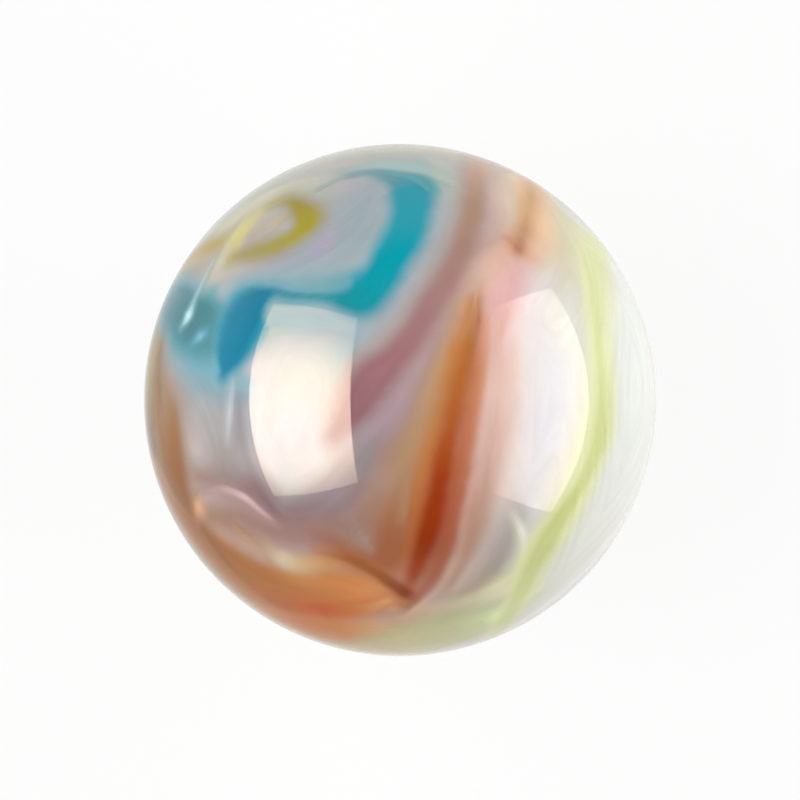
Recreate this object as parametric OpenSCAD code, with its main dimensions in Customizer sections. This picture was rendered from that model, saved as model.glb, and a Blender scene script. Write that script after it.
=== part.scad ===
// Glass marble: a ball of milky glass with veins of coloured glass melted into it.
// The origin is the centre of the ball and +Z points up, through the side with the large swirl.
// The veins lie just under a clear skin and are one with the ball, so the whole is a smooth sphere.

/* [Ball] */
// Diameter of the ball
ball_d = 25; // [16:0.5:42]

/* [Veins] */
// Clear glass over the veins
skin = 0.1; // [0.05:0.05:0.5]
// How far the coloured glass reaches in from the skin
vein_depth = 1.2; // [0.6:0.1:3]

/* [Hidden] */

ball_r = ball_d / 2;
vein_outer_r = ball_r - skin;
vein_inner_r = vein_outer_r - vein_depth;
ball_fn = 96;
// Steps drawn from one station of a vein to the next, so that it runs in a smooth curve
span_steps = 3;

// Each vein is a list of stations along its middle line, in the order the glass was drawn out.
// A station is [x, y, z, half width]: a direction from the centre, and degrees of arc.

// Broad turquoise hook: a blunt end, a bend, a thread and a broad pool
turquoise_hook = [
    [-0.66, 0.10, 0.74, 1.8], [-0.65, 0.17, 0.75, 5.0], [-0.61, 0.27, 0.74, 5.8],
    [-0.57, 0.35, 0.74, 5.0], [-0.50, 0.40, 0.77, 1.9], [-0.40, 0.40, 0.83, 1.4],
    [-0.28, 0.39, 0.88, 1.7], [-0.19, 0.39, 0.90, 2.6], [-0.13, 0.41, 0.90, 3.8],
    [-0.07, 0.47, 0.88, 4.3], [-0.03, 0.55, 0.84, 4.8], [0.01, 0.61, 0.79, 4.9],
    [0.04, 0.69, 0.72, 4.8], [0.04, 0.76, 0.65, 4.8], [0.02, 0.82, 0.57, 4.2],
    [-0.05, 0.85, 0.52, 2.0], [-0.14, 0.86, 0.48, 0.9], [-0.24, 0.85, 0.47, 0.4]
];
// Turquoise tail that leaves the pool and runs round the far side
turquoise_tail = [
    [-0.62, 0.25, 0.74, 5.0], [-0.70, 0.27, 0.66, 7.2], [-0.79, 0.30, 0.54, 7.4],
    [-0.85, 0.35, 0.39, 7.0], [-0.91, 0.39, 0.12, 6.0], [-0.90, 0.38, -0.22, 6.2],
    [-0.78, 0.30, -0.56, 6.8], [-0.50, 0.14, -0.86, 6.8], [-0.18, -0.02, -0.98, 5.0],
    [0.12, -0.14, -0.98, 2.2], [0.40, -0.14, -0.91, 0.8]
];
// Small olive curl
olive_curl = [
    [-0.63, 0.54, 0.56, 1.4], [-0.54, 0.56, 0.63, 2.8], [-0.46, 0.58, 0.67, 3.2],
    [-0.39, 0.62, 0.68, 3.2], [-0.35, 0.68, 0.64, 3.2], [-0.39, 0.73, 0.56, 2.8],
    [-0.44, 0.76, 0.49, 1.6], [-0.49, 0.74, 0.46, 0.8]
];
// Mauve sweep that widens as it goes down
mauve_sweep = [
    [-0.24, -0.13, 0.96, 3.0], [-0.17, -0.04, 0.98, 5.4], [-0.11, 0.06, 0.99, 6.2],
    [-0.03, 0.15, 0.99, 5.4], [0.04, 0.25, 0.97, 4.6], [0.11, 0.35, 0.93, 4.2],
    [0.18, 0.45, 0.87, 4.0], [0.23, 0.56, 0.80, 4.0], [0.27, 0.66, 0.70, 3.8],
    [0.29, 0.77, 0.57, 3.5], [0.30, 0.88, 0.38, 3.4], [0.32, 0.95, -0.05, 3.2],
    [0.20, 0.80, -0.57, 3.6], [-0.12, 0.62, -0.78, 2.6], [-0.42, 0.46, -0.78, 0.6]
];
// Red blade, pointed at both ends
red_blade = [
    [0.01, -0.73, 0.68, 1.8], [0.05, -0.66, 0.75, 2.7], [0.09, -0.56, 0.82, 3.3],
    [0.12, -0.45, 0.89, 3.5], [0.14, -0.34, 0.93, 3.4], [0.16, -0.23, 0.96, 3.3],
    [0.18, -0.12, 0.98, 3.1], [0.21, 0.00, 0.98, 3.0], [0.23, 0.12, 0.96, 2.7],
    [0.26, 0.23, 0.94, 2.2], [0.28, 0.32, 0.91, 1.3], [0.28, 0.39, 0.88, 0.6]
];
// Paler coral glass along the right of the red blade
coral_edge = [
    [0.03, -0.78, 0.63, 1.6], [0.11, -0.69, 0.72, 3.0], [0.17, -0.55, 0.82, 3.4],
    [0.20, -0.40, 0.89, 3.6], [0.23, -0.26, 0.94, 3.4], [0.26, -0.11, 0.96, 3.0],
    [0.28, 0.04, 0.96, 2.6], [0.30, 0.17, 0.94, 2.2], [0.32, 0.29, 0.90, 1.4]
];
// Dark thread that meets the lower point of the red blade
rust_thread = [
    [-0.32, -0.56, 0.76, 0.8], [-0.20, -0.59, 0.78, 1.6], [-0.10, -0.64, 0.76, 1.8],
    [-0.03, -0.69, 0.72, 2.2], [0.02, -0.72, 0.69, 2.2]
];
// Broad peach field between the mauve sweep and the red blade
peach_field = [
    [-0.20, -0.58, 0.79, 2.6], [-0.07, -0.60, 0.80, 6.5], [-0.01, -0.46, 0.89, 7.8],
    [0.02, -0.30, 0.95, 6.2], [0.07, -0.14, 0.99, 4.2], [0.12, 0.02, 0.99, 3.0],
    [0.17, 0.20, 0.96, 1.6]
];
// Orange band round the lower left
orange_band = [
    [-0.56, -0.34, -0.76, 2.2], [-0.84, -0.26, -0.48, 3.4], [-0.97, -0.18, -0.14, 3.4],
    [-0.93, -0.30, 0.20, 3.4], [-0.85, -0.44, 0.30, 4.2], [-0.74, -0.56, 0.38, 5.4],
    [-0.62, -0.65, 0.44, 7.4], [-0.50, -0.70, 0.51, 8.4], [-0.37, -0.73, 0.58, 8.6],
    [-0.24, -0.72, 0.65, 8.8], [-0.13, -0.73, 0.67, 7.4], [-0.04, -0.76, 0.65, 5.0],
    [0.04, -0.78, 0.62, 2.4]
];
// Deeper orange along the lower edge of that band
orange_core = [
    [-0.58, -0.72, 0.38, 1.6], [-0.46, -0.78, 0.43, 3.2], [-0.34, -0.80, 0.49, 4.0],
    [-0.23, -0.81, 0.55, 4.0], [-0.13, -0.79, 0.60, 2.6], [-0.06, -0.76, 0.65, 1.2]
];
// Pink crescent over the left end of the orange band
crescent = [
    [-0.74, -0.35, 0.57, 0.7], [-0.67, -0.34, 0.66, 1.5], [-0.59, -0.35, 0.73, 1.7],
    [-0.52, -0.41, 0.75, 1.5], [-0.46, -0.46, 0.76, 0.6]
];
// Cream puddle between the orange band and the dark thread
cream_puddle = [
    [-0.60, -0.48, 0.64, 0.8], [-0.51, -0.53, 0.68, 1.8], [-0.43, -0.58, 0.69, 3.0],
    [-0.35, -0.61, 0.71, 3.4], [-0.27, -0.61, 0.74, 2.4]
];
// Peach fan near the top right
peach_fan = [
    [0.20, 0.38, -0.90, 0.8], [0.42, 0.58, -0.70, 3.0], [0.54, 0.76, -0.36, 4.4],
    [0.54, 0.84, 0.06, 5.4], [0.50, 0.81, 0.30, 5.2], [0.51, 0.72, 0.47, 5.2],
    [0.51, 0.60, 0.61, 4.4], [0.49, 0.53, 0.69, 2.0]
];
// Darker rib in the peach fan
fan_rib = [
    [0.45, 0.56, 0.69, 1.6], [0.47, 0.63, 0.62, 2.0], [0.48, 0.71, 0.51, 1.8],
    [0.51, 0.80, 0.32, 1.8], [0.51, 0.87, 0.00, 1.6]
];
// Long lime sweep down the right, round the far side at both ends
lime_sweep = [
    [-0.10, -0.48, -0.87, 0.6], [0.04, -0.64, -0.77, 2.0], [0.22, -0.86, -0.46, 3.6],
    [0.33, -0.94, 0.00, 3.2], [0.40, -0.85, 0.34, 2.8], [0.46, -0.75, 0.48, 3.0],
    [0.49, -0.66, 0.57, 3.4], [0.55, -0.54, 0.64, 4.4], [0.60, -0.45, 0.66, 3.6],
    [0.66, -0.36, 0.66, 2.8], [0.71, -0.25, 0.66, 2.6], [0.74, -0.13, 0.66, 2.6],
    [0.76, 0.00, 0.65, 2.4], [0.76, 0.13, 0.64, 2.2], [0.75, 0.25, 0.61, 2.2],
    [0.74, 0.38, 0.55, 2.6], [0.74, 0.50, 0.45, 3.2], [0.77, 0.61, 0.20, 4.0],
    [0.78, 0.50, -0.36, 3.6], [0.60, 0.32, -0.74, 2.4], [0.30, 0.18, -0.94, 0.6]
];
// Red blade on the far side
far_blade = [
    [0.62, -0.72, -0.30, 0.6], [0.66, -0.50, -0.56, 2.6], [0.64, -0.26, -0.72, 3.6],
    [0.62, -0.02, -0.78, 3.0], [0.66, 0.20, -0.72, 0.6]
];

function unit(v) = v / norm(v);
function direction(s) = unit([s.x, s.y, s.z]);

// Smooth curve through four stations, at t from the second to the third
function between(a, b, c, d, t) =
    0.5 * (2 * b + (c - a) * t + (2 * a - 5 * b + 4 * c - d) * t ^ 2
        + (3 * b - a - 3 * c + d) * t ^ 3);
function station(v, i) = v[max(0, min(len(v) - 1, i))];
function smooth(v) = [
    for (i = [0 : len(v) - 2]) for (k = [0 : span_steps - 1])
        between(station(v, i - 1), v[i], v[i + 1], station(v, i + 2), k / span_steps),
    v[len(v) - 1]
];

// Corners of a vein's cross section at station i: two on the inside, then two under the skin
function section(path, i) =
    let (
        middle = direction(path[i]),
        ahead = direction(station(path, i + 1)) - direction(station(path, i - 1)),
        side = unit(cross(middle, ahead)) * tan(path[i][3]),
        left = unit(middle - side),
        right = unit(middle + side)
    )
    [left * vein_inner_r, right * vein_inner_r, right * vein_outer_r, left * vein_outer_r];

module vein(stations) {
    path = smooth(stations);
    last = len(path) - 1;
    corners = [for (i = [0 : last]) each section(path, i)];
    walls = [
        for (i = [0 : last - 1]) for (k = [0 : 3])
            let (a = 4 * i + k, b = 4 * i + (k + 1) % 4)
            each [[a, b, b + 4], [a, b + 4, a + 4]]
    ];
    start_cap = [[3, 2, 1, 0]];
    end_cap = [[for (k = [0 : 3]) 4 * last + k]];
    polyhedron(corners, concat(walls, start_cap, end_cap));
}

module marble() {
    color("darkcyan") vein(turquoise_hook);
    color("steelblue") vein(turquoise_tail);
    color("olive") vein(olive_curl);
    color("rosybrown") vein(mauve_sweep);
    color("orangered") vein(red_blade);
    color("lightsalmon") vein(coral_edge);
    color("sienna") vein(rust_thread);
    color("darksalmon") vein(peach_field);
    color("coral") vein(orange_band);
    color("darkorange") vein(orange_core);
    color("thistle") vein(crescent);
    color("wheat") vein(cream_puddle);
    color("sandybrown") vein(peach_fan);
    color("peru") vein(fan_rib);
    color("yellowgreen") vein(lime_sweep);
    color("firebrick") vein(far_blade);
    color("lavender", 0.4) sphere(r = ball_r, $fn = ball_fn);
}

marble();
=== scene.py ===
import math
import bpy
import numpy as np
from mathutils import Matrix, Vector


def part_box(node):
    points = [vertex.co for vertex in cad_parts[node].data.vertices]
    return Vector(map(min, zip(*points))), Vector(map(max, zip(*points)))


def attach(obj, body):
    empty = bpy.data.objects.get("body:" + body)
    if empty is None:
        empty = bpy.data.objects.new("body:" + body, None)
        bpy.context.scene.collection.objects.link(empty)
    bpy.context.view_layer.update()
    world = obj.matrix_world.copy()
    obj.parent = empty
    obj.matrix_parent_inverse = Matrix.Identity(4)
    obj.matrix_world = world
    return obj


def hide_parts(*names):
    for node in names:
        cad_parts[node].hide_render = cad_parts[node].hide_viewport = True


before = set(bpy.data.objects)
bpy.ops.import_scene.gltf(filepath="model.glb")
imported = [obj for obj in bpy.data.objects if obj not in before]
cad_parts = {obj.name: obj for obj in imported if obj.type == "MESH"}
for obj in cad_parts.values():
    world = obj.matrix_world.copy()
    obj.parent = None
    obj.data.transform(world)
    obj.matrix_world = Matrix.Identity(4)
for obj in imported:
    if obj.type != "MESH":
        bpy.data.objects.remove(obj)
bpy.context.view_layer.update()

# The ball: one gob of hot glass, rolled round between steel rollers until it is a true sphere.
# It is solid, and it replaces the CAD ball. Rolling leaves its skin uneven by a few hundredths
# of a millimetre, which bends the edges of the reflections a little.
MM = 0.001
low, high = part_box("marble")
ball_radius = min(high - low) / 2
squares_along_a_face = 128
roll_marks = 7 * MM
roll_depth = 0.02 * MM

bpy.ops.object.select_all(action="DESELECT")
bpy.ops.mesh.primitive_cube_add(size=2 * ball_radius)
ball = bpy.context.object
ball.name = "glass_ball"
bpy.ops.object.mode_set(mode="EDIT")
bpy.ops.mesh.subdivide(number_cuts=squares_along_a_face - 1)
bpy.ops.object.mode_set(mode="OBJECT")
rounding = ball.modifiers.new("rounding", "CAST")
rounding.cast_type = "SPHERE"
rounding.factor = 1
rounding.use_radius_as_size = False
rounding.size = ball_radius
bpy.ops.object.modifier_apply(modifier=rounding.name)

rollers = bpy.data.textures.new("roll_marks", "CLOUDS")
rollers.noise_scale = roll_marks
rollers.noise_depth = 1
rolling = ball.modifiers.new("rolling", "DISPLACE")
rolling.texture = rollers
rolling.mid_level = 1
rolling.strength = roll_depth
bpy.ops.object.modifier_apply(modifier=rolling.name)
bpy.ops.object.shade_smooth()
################
## EXERCISE DETAILS
The lines to quote run from the one containing "path = smooth(stations);" to the one containing "in imported if". Quote them exactly, with both of those lines, and nothing else.

## RESPONSE FOR THIS EXERCISE
    path = smooth(stations);
    last = len(path) - 1;
    corners = [for (i = [0 : last]) each section(path, i)];
    walls = [
        for (i = [0 : last - 1]) for (k = [0 : 3])
            let (a = 4 * i + k, b = 4 * i + (k + 1) % 4)
            each [[a, b, b + 4], [a, b + 4, a + 4]]
    ];
    start_cap = [[3, 2, 1, 0]];
    end_cap = [[for (k = [0 : 3]) 4 * last + k]];
    polyhedron(corners, concat(walls, start_cap, end_cap));
}

module marble() {
    color("darkcyan") vein(turquoise_hook);
    color("steelblue") vein(turquoise_tail);
    color("olive") vein(olive_curl);
    color("rosybrown") vein(mauve_sweep);
    color("orangered") vein(red_blade);
    color("lightsalmon") vein(coral_edge);
    color("sienna") vein(rust_thread);
    color("darksalmon") vein(peach_field);
    color("coral") vein(orange_band);
    color("darkorange") vein(orange_core);
    color("thistle") vein(crescent);
    color("wheat") vein(cream_puddle);
    color("sandybrown") vein(peach_fan);
    color("peru") vein(fan_rib);
    color("yellowgreen") vein(lime_sweep);
    color("firebrick") vein(far_blade);
    color("lavender", 0.4) sphere(r = ball_r, $fn = ball_fn);
}

marble();
=== scene.py ===
import math
import bpy
import numpy as np
from mathutils import Matrix, Vector


def part_box(node):
    points = [vertex.co for vertex in cad_parts[node].data.vertices]
    return Vector(map(min, zip(*points))), Vector(map(max, zip(*points)))


def attach(obj, body):
    empty = bpy.data.objects.get("body:" + body)
    if empty is None:
        empty = bpy.data.objects.new("body:" + body, None)
        bpy.context.scene.collection.objects.link(empty)
    bpy.context.view_layer.update()
    world = obj.matrix_world.copy()
    obj.parent = empty
    obj.matrix_parent_inverse = Matrix.Identity(4)
    obj.matrix_world = world
    return obj


def hide_parts(*names):
    for node in names:
        cad_parts[node].hide_render = cad_parts[node].hide_viewport = True


before = set(bpy.data.objects)
bpy.ops.import_scene.gltf(filepath="model.glb")
imported = [obj for obj in bpy.data.objects if obj not in before]
cad_parts = {obj.name: obj for obj in imported if obj.type == "MESH"}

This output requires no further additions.